Но даже наиболее продуктивное использование возможностей глобализации, осуществляемое в рамках неолиберальной модели и политики, соблюдающей правила «Вашингтонского консенсуса», сопряжено со значительным возрастанием неизбежно связанных с ней рисков. Укрепление позиций транснациональных компаний в экономике национальных государств влечет за собой возрастание зависимости от решений в штаб-квартирах этих корпораций, принимаемых под влиянием конъюнктуры мирового рынка, - причем ни эти решения, ни эта конъюнктура, ни в какой мере не поддаются контролю суверенных правительств и во многих случаях идут вразрез с национальными интересами этих государств и их народов.
Еще более беззащитными национальные государства выступают перед лицом действий глобальных игроков на мировом финансовом рынке: изменение направленности потоков «горячих денег» может в одночасье создать ситуацию финансового кризиса едва ли не в любой стране «Третьего» мира. И это не только возможность: сия угроза стала из гиперреализованной реальностью во многих странах мирах, в том числе в нашем Отечестве.
Наконец, тот факт, что транснациональные компании приносят с собой более высокие технологии и относительно более высокий уровень оплаты труда и экологических норм, является полуправдой. Действительно, в ряде случаев (но далеко не всегда) транснациональный капитал более «продвинут» в технологическом, социальном и экологическом отношении, чем «местный. Но это лишь одна сторона медали.
Другая сторона состоит в том, что глобальный корпоративный капитал оказывает существенное регрессивное воздействие на «периферию».
Он, как правило, (1) не передает национальным системам современных технологий, вывозя в третьи страны наиболее примитивные производства.
Более того, он (2) инициирует и поддерживает такую (неолиберальную) экономическую политику национальных правительств, которая консервирует технологическую отсталость национальных экономик, а сами ТНК безжалостно подавляют ростки национального высокотехнологичного производства как своих потенциальных конкурентов.
Мера «социальности» ТНК в странах «периферии» (3) сугубо ограничена, крайне далека от уровня «своих» стран и нисколько не отменяет последовательной борьбы этих корпораций за ограничение социальнотрудовых прав наемных работников и стремления воспрепятствовать выравниванию норм оплаты труда на периферии мирового хозяйства со странами «ядра» мировой экономики.

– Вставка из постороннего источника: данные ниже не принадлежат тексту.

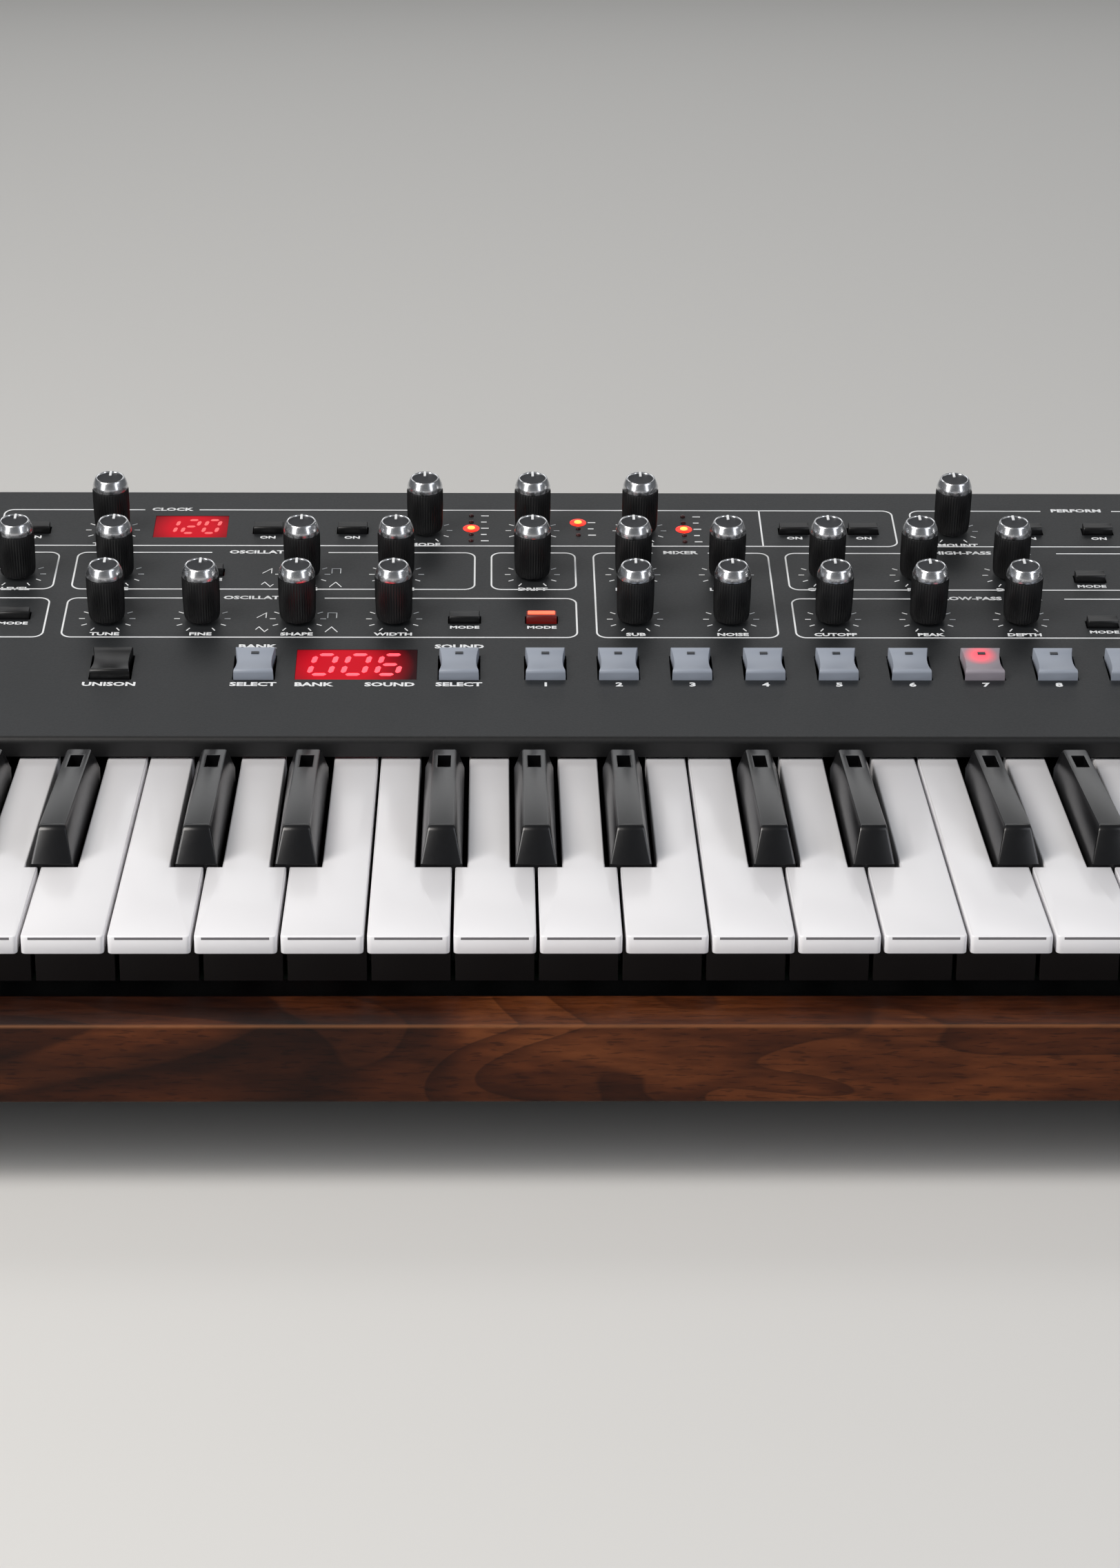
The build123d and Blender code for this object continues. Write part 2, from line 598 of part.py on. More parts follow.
def wheel_plate():
    """Steel plate left of the keys: welded strips round the wheel slots, brackets and a fixed axle."""
    top = WHEEL_PLATE_TOP
    right = WHEEL_PLATE_RIGHT
    y = (RAIL_REAR + 2, PANEL_FRONT_Y + 12)
    z = (top - SHEET, top)
    skirt = (RAIL_TOP - 10, top - SHEET)
    slot = (WHEEL_Y - SLOT_LENGTH / 2, WHEEL_Y + SLOT_LENGTH / 2)
    plates = [
        block((-INNER, right), (y[0], slot[0]), z),
        block((-INNER, right), (slot[1], y[1]), z),
        block((-INNER, right - SHEET), (y[0], y[0] + SHEET), skirt),
        block((right - SHEET, right), y, skirt),
    ]
    xs = list(WHEEL_X.values())
    half = SLOT_WIDTH / 2
    plates.append(block((-INNER, xs[0] - half), slot, z))
    plates.append(block((xs[0] + half, xs[1] - half), slot, z))
    plates.append(block((xs[1] + half, right), slot, z))
    offset = WHEEL_WIDTH / 2 + 2.5
    axle_x = (xs[0] - offset - 1, xs[1] + offset + 1)
    bore = rod_x((axle_x[0] - 1, axle_x[1] + 1), WHEEL_Y, WHEEL_Z, AXLE_R)
    for x in (xs[0] - offset, (xs[0] + xs[1]) / 2, xs[1] + offset):
        plates.append(block((x - 1, x + 1), (WHEEL_Y - 8, WHEEL_Y + 8), (WHEEL_Z - 7, top - SHEET)) - bore)
    return [*plates, rod_x(axle_x, WHEEL_Y, WHEEL_Z, AXLE_R)]


def wheel(x, lean):
    """Thumb wheel with a dished grip, turned towards the player by an angle."""
    half = WHEEL_WIDTH / 2
    body = rod_x((-half, half), 0, 0, WHEEL_R)
    body = fillet(body.edges(), 1.5)
    body -= rod_x((-half - 1, half + 1), 0, 0, AXLE_BORE_R)
    body -= rod_x((-half - 1, half + 1), 0, WHEEL_R + 5.0, 8.0)
    return Pos(x, WHEEL_Y, WHEEL_Z) * Rot(lean, 0, 0) * body


# ---------------------------------------------------------------- electronics and rear

def socket_module(x, pitch, depth):
    """A socket's moulded body, its face flush with the rear panel."""
    half = SOCKET_HEIGHT / 2
    gap = 0.05
    y = (REAR_PANEL_FACE - depth, REAR_PANEL_FACE)
    return block((x - pitch / 2 + gap, x + pitch / 2 - gap), y, (REAR_Z - half, REAR_Z + half))


def rear_sockets():
    """Eight jack sockets, three round connectors and one square connector, side by side."""
    sockets = []
    for x in JACK_X:
        nut = rod_y(x, (REAR_PANEL_FACE, REAR), REAR_Z, 7.0)
        bore = rod_y(x, (REAR_PANEL_FACE - JACK_DEPTH, REAR + 1), REAR_Z, JACK_R)
        sockets.append(socket_module(x, JACK_PITCH, JACK_DEPTH + 2) + nut - bore)
    bottom = REAR_PANEL_FACE - DATA_DEPTH
    for x in DATA_X[:-1]:
        cup = rod_y(x, (bottom, REAR), REAR_Z, DIN_R)
        sockets.append(socket_module(x, DATA_PITCH, DATA_DEPTH + 3) - cup)
    x = DATA_X[-1]
    half = USB_HEIGHT / 2
    mouth = block((x - USB_WIDTH / 2, x + USB_WIDTH / 2), (bottom, REAR), (REAR_Z - half, REAR_Z + half))
    sockets.append(socket_module(x, DATA_PITCH, DATA_DEPTH + 3) - mouth)
    return sockets


def power_inlet():
    """Three-pin mains inlet with flange and blades, and the rocker's housing with its pin."""
    inside = REAR_PANEL_FACE - SHEET
    body = y_centred(INLET_X, (inside - 18, REAR_PANEL_FACE), INLET_BODY, SOCKET_HEIGHT)
    body += y_centred(INLET_X, (REAR_PANEL_FACE, REAR), INLET_BODY + 20, SOCKET_HEIGHT + 3)
    floor = REAR - INLET_DEPTH
    body -= y_centred(INLET_X, (floor, REAR + 1), INLET_WIDTH, INLET_HEIGHT)
    for x, z_blade in ((-7.0, -2.0), (0.0, 2.0), (7.0, -2.0)):
        body += centred(INLET_X + x, floor + 5.0, 2.0, 12.0, (REAR_Z + z_blade - 2, REAR_Z + z_blade + 2))
    housing = y_centred(SWITCH_X, (inside - 12, REAR_PANEL_FACE), ROCKER_BODY, SOCKET_HEIGHT)
    housing += y_centred(SWITCH_X, (REAR_PANEL_FACE, REAR), ROCKER_BODY + 3, SOCKET_HEIGHT + 3)
    housing -= y_centred(SWITCH_X, (inside - 10, REAR + 1), ROCKER_WIDTH + 0.6, ROCKER_HEIGHT + 2.0)
    pin = (SWITCH_X - ROCKER_BODY / 2 + 0.5, SWITCH_X + ROCKER_BODY / 2 - 0.5)
    housing += rod_x(pin, ROCKER_Y, REAR_Z, ROCKER_PIN_R)
    return [body, housing]


def power_switch():
    """Rocker on a horizontal pin, resting at off."""
    half = (ROCKER_WIDTH / 2, ROCKER_HEIGHT / 2)
    rocker = block((-half[0], half[0]), (-ROCKER_DEPTH, ROCKER_DEPTH), (-half[1], half[1]))
    rocker = fillet(rocker.edges().filter_by(Axis.X).filter_by(lambda e: e.center().Y > 0), 0.8)
    rocker -= rod_x((-half[0] - 1, half[0] + 1), 0, 0, ROCKER_PIN_R + 0.05)
    return Pos(SWITCH_X, ROCKER_Y, REAR_Z) * Rot(ROCKER_TILT, 0, 0) * rocker


def main_board():
    """Main circuit board on its pillars, with its larger chips."""
    board = block((-190.0, 190.0), (78.0, 148.0), (BOARD_Z, BOARD_Z + BOARD))
    for i in range(6):
        board += centred(-150.0 + 60.0 * i, 105.0, 22.0, 22.0, (BOARD_Z + BOARD, 25.0))
    return board


def power_supply():
    """Enclosed supply unit beside the inlet."""
    return block((255.0, 345.0), (76.0, 134.0), (FLOOR_TOP, 44.0))


# ---------------------------------------------------------------- build

def build():
    os.makedirs("parts", exist_ok=True)
    write("base_pan", base_pan())
    write("control_panel", control_panel())
    write("rear_panel", rear_panel())
    write("left_cheek", cheek(-1))
    write("right_cheek", cheek(1))
    write("front_rail", front_rail())
    write("rubber_feet", rubber_feet())
    write("case_screws", case_screws())
    write("keybed_frame", keybed_frame())
    write("key_springs", key_springs())
    write("key_contact_board", key_contact_board())
    for semitone, name in enumerate(NOTE_NAMES):
        write(f"keys_{name}", key_group(semitone))
    knob = knob_shape()
    for name, (x, w) in KNOBS.items():
        write(name, PANEL * Pos(x, w, 0) * knob)
    write("side_knobs", [PANEL * Pos(x, w, 0) * knob for x, w in SIDE_KNOBS])
    write("potentiometers", potentiometers())
    grey, black = buttons()
    write("grey_buttons", [button_cap(*button) for button in grey])
    write("black_buttons", [button_cap(*button) for button in black])
    write("panel_board", panel_board())
    write("display_windows", display_windows())
    write("wheel_plate", wheel_plate())
    write("pitch_wheel", wheel(WHEEL_X["pitch_wheel"], 0))
    write("mod_wheel", wheel(WHEEL_X["mod_wheel"], MOD_REST_ANGLE))
    write("rear_sockets", rear_sockets())
    write("power_inlet", power_inlet())
    write("power_switch", power_switch())
    write("main_board", main_board())
    write("power_supply", power_supply())


build()
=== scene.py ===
import json
from math import atan2, cos, pi, radians, sin

import bmesh
import bpy
from mathutils import Matrix, Vector


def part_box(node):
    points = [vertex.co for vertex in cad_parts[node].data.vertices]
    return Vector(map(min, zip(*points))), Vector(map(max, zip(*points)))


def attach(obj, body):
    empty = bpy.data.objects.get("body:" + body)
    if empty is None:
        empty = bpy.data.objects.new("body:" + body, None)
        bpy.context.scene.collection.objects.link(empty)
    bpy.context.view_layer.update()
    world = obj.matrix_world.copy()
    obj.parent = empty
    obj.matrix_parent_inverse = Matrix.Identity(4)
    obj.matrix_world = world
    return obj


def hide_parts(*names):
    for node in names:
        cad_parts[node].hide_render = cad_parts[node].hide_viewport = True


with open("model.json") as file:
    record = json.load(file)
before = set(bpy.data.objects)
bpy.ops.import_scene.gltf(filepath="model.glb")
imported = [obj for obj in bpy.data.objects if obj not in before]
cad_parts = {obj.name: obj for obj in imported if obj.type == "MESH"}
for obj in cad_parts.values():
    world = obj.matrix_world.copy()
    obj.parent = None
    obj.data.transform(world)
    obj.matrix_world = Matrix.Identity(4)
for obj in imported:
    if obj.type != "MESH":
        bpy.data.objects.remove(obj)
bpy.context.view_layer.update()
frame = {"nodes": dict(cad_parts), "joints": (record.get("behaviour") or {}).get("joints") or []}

MM = 0.001
PER_MM = 1 / MM
UNTURNED = Matrix.Identity(4)
BROAD_FACE = 60 * MM * MM
X_AXIS, Y_AXIS, Z_AXIS = (1, 0, 0), (0, 1, 0), (0, 0, 1)

# The sloping panel: its own axes are X, then up the slope, then out of its face.
knob_joints = {j["child"]: j for j in frame["joints"] if j["child"].endswith("_knob")}
panel_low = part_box("control_panel")[0]
facing = Vector(knob_joints["drift_knob"]["axis"])
TILT = atan2(-facing.y, facing.z)
a_knob = Vector(knob_joints["drift_knob"]["pos_m"])
front_z = a_knob.z - (a_knob.y - panel_low.y) * sin(TILT) / cos(TILT)
PANEL = Matrix.Translation((0, panel_low.y, front_z)) @ Matrix.Rotation(TILT, 4, "X")

# How far back the painted shade on the panel's folded front lip reaches, and the places on the panel of the
# two buttons that are lit.
LIP_SHADE_DEPTH = 1.6 * MM
LIT_PROGRAM_X, LIT_PROGRAM_W = 125.2 * MM, 47.2 * MM
LIT_BLACK_X, LIT_BLACK_W = -13.9 * MM, 75.2 * MM


# ---------------------------------------------------------------- materials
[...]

Тоже касается и (4) проблем экологии: большая часть производств ТНК в странах «периферии» - это предприятия, которые неэффективно размещать в странах «центра», в том числе по экологическим соображениям, и которые, следовательно, выгодно вывозить из метрополий с целью экспорта экологической «грязи».
И самое главное: адепты (если не сказать - апологеты) глобализации все время сравнивают неолиберальную глобализацию исключительно с консервативными, отсталыми, зачастую полуфеодальными интенциями тех или иных национальных правительств, убеждая нас, что глобализация - это наименьшее из зол. Но в том-то и суть дела, что это сравнение двух зол. Между тем и теория, и практика подсказывает, что в современном митре можно и должно выбирать не между консервативным полуфеодальным национальным изоляционизмом и неолиберальным «оглоблением», а между этими двумя негативными тенденциями, с одной стороны, и альтернативной моделью социально-, гуманистически-, экологически ориентированного экономического развития национальных систем в рамках новой интеграции, строящихся на основе новых правил по-новому открытых экономик и сообществ. Впрочем, к теме альтер-глобализма мы вернемся ниже.